President Trump’s immediate response to all of this was to celebrate lower prices at the gas pump, which does indeed amount to a tax cut for U.S. consumers. The problem is that what the United States may gain in consumer purchasing power it will lose in financial-system instability, as the oil patch’s problems spread to their creditors and stockholders on Wall Street. There may be a double-edged impact on the climate, too, since greenhouse-gas emissions go up due to extra consumption of cheaper oil — and go down when production falls in U.S. oil fields. As both a colossal consumer and a colossal producer of oil for the foreseeable future, the United States is on both sides of the world’s biggest trade-off, both economically and environmentally. A tax on carbon would enable us to control climate risks no matter which way the markets move.

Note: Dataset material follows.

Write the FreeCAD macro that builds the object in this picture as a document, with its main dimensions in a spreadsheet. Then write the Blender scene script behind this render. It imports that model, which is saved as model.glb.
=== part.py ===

In geopolitical terms, Mr. Trump should be absorbing the lesson that Russia’s president is not a U.S. friend, actual or potential, but rather a despot willing to play hardball against this country’s vital interests. The Saudi crown prince, too, has shown himself to be an unreliable player on the international stage, putting the U.S. economy at risk when it suits him, despite the vast military assistance, and lavish rhetorical support, that the Trump administration has given his brutal regime. At a time when the whole world needs to pull together in the face of a global public health threat, these two men are destabilizing it for their own selfish ends.